OBJECTIVE → Transcribe all of the records precisely as they are presented.

EXERCISE MATERIALS →
=-=-=-=-=

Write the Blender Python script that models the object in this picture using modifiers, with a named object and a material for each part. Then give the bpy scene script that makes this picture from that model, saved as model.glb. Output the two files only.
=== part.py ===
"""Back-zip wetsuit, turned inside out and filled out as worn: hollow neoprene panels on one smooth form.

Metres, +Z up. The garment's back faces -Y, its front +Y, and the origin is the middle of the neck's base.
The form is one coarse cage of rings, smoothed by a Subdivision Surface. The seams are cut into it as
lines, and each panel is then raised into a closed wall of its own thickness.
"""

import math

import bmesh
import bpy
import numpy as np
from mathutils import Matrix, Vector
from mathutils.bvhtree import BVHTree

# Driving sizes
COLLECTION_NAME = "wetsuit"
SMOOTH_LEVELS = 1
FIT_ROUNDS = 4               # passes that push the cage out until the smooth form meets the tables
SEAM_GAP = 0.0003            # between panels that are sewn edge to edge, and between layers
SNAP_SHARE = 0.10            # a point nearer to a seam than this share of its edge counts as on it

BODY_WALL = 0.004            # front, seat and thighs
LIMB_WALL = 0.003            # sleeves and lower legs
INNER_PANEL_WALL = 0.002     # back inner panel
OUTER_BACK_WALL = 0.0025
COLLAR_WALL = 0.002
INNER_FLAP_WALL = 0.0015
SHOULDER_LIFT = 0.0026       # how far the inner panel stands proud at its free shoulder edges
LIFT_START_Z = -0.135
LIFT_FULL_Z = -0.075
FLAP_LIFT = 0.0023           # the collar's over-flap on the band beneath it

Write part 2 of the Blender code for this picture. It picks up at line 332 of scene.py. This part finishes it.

=-=-=-=-=

THE RESPONSE →
Write the Blender Python script that models the object in this picture using modifiers, with a named object and a material for each part. Then give the bpy scene script that makes this picture from that model, saved as model.glb. Output the two files only.
=== part.py ===
"""Back-zip wetsuit, turned inside out and filled out as worn: hollow neoprene panels on one smooth form.

Metres, +Z up. The garment's back faces -Y, its front +Y, and the origin is the middle of the neck's base.
The form is one coarse cage of rings, smoothed by a Subdivision Surface. The seams are cut into it as
lines, and each panel is then raised into a closed wall of its own thickness.
"""

import math

import bmesh
import bpy
import numpy as np
from mathutils import Matrix, Vector
from mathutils.bvhtree import BVHTree

# Driving sizes
COLLECTION_NAME = "wetsuit"
SMOOTH_LEVELS = 1
FIT_ROUNDS = 4               # passes that push the cage out until the smooth form meets the tables
SEAM_GAP = 0.0003            # between panels that are sewn edge to edge, and between layers
SNAP_SHARE = 0.10            # a point nearer to a seam than this share of its edge counts as on it

BODY_WALL = 0.004            # front, seat and thighs
LIMB_WALL = 0.003            # sleeves and lower legs
INNER_PANEL_WALL = 0.002     # back inner panel
OUTER_BACK_WALL = 0.0025
COLLAR_WALL = 0.002
INNER_FLAP_WALL = 0.0015
SHOULDER_LIFT = 0.0026       # how far the inner panel stands proud at its free shoulder edges
LIFT_START_Z = -0.135
LIFT_FULL_Z = -0.075
FLAP_LIFT = 0.0023           # the collar's over-flap on the band beneath it

Write part 2 of the Blender code for this picture. It picks up at line 332 of scene.py. This part finishes it.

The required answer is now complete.